The general best practice for using these repeatable, or multi-level, elements is to use them only at the “highest” level of an EML document (typically as part of a <dataset> element) and not at more deeply nested levels (e.g., as part of data entities or attributes). The rationale for this recommendation is that these elements will be most visible to data users, and most available to support data searches, at the dataset level. If there are application- or repository-specific use-cases for placing these elements in more deeply-nested positions then this recommendation may be relaxed, but currently such use-cases are rare. See Chapters 7 and 9 for more discussion of this subject with respect to the <coverage> and <methods> elements.
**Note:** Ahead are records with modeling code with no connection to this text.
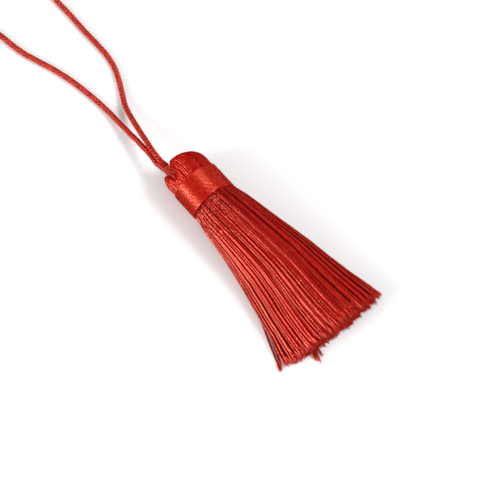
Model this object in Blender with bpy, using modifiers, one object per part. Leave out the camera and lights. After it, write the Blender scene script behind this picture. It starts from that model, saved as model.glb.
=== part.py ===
"""A red silky tassel lying on a flat surface, with its hanging loop of doubled cord.

Lengths are in millimetres in the tables below and become metres when a mesh is made.
The surface is z = 0. +X runs from the head to the cut end of the skirt, and +Y is to
the left of that way, seen from above. In the tables y = 0 is under the neck's axis. Each
object is then moved, so that the origin is under the middle of head and skirt.
"""

import math
from collections import namedtuple

import bmesh
import bpy
import numpy as np
from mathutils import Vector
from mathutils.geometry import delaunay_2d_cdt

MM = 0.001

# Where the middle of head and skirt lies in the tables
MIDDLE = (-0.2, 0.48, 0.0)

# Head: the yarn folded over the cord, with its round end towards -X
AXIS_HEIGHT = 5.55
HEAD_RADIUS = 5.40
HEAD_SAG = 0.45
RIM_X = -21.3
HOLE_RADIUS = 1.3
HOLE_Y = -2.80
HOLE_Z = 6.30
HOLE_REACH = 2.2
CREST_SHARE = 0.2
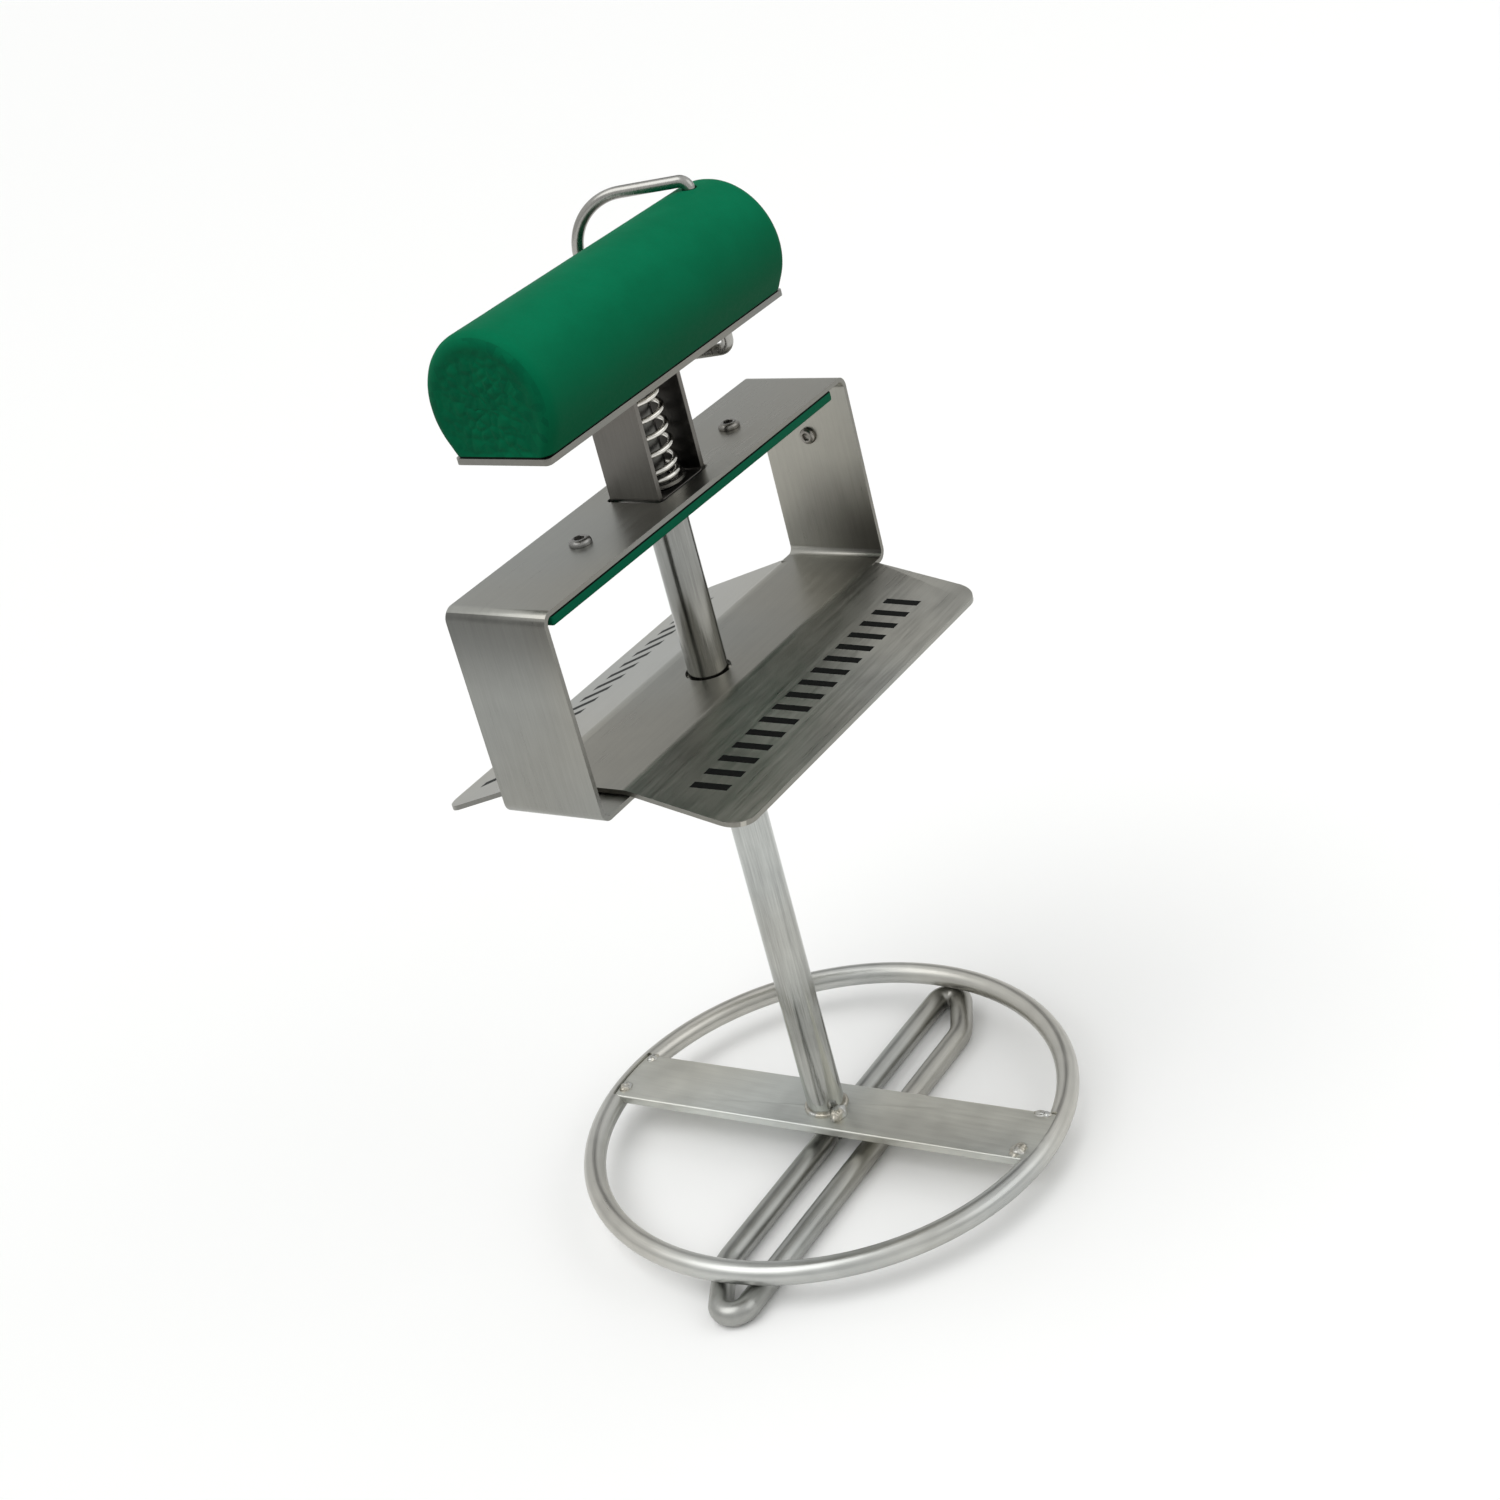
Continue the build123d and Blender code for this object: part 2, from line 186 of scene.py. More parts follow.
def steel(name, tint, roughness, grain, streak=0.1, blotch=0.08, tone=None, etched=None):
    """Brushed stainless steel: drawn-out grain, faint smudges, fine scratches, soft edge shine."""
    material, tree, shader = new_material(name)
    place = tree.nodes.new("ShaderNodeTexCoord").outputs["Object"]
    parts = tree.nodes.new("ShaderNodeSeparateXYZ")
    feed(tree, parts.inputs[0], place)
    split = parts.outputs
    brushed = grain_vector(tree, place, split, grain)
    fine = fog(tree, brushed, 2.4, detail=3.0, roughness=0.6)
    broad = fog(tree, brushed, 0.45, detail=2.0)
    smudge = fog(tree, place, 38.0, detail=3.0, roughness=0.6)
    cloud = fog(tree, place, 15.0, detail=1.0)

    lines = calc(tree, "ADD", calc(tree, "MULTIPLY", fine, 0.6), calc(tree, "MULTIPLY", broad, 0.4))
    lines = ramp(tree, lines, 0.3, 0.7)
    shade = around(tree, lines, 1.0, streak)
    shade = calc(tree, "MULTIPLY", shade, around(tree, ramp(tree, smudge, 0.3, 0.7), 1.0, blotch))
    warm = mix_colour(tree, ramp(tree, cloud, 0.35, 0.65), tint,
                      [tint[0] * 1.03, tint[1] * 0.985, tint[2] * 0.93, 1.0])
    if tone is not None:
        shade = calc(tree, "MULTIPLY", shade, tone(tree, split))
    scaled = tree.nodes.new("ShaderNodeVectorMath")
    scaled.operation = "SCALE"
    feed(tree, scaled.inputs[0], warm)
    feed(tree, scaled.inputs["Scale"], shade)
    colour = scaled.outputs[0]
    rough = calc(tree, "ADD", around(tree, lines, roughness, 0.05),
                 around(tree, smudge, 0.0, 0.09))
    if etched is not None:
        mark = etched(tree, split)
        colour = mix_colour(tree, mark, colour, (0.012, 0.013, 0.012, 1.0))
        rough = calc(tree, "MAXIMUM", rough, calc(tree, "MULTIPLY", mark, 0.62))
    feed(tree, shader.inputs["Base Color"], colour)
    feed(tree, shader.inputs["Roughness"], rough)
    shader.inputs["Metallic"].default_value = 1.0
    feed(tree, shader.inputs["Normal"], bump(tree, lines, 0.006 * MM))
    return material


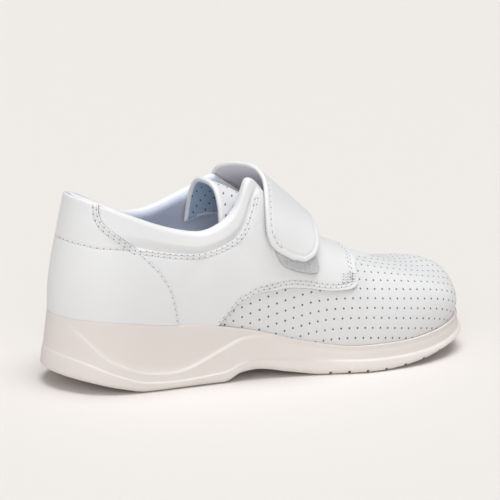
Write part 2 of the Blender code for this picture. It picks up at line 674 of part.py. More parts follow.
def build_insole(finish, collection):
    """A flat sock on the sole's seat, clear of the lining all round."""
    clear = 2 * FIT_GAP + WALL
    foot = outline(RING) - outward(RING) * (FEATHER_INSET + clear)
    low = np.column_stack([foot, seat(foot[:, 1]) + FIT_GAP])
    high = low + np.array([0, 0, INSOLE_THICKNESS])
    count = len(RING)

    def under(y):
        return seat(y) + FIT_GAP

    def over(y):
        return under(y) + INSOLE_THICKNESS

    top_points, top_faces = cap_grid(high, over, INSOLE_STEPS)
    low_points, low_faces = cap_grid(low, under, INSOLE_STEPS)
    points = np.concatenate([high, low, top_points, low_points])
    faces = [f[::-1] for f in loft_faces(2, count)]
    top_first = 2 * count
    low_first = top_first + len(top_points)
    for f in top_faces:
        faces.append(tuple(i if i < count else i - count + top_first for i in f))
    for f in low_faces:
        ids = tuple(i + count if i < count else i - count + low_first for i in f)
        faces.append(ids[::-1])
    return add_object("insole", points, faces, finish, collection)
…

Connecting data and research
Creating reference and attribution links between datasets and other research publications is important for data providers, data users, and publishers (repositories, journals, etc.), and there are many use-cases for such links. Datasets used to generate research results should be properly cited in the resulting publications (e.g. journal articles) to allow attribution and reproducibility. Authors of datasets should appropriately cite literature used in generating their published data (such as published procedures or analytical methods). Researchers are increasingly using published dataset descriptor articles (or “data papers”) to release and publicize high value datasets in repositories. Finally, when creating a dataset derived from other data sources, it is important to describe the data provenance by referencing those sources accurately. Each of these use cases has an implementation in EML for appropriate referencing or linking. See Chapter 8 for various methods of literature citation, and Chapter 9 for describing data provenance.